Your objective | Print the lines of the data, starting with the first, up to and including the line where "# overlocked seam" appears.

Available data |

>> Begin

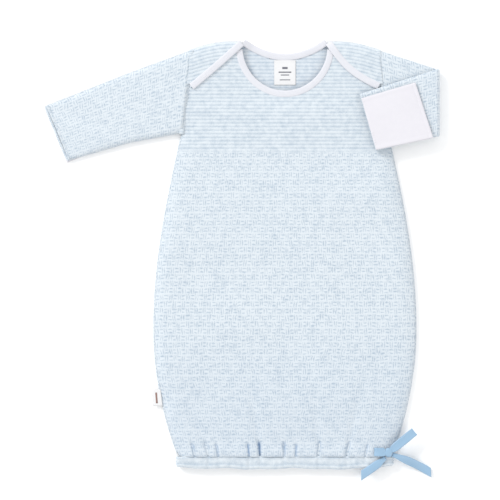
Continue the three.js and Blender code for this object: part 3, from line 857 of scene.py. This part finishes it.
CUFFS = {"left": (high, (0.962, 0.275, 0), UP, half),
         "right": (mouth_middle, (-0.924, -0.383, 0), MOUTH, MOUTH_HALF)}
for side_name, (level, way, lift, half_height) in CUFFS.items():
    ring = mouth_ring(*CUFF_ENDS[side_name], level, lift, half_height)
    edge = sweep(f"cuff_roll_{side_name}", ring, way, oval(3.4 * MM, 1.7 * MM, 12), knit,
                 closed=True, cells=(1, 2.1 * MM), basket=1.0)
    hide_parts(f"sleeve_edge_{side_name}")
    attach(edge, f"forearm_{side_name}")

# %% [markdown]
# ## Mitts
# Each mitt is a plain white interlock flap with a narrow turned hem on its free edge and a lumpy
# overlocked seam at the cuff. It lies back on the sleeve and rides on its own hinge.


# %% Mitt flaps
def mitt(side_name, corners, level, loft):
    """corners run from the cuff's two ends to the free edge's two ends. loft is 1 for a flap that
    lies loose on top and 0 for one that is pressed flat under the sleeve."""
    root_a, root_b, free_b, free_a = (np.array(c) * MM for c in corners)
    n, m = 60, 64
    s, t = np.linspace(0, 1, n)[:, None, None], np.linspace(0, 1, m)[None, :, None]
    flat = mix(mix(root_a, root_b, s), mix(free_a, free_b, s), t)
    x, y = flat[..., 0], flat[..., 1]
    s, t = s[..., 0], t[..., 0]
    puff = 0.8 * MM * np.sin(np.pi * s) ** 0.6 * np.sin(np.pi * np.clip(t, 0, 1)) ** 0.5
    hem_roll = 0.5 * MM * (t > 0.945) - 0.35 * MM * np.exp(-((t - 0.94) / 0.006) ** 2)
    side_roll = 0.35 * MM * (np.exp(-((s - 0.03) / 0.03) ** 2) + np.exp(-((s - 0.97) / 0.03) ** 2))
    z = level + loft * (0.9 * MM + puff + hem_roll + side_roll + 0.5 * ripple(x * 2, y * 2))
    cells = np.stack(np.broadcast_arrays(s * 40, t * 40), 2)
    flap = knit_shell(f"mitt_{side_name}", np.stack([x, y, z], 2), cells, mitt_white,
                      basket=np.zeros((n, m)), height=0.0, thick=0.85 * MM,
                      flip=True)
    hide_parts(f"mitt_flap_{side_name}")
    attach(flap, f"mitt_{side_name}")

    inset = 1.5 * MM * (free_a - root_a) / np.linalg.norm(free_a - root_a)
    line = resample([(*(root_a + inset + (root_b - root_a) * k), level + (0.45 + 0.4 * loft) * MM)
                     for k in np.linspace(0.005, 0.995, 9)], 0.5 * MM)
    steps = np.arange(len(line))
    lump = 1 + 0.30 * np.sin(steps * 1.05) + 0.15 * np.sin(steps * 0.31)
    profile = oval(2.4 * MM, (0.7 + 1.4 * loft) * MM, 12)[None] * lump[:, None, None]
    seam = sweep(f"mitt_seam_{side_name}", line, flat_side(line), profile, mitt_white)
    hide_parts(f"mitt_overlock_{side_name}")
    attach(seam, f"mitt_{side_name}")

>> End

Right answer |
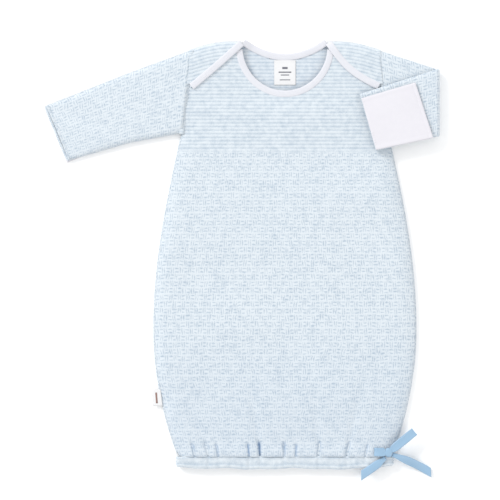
Continue the three.js and Blender code for this object: part 3, from line 857 of scene.py. This part finishes it.
CUFFS = {"left": (high, (0.962, 0.275, 0), UP, half),
         "right": (mouth_middle, (-0.924, -0.383, 0), MOUTH, MOUTH_HALF)}
for side_name, (level, way, lift, half_height) in CUFFS.items():
    ring = mouth_ring(*CUFF_ENDS[side_name], level, lift, half_height)
    edge = sweep(f"cuff_roll_{side_name}", ring, way, oval(3.4 * MM, 1.7 * MM, 12), knit,
                 closed=True, cells=(1, 2.1 * MM), basket=1.0)
    hide_parts(f"sleeve_edge_{side_name}")
    attach(edge, f"forearm_{side_name}")

# %% [markdown]
# ## Mitts
# Each mitt is a plain white interlock flap with a narrow turned hem on its free edge and a lumpy
# overlocked seam at the cuff. It lies back on the sleeve and rides on its own hinge.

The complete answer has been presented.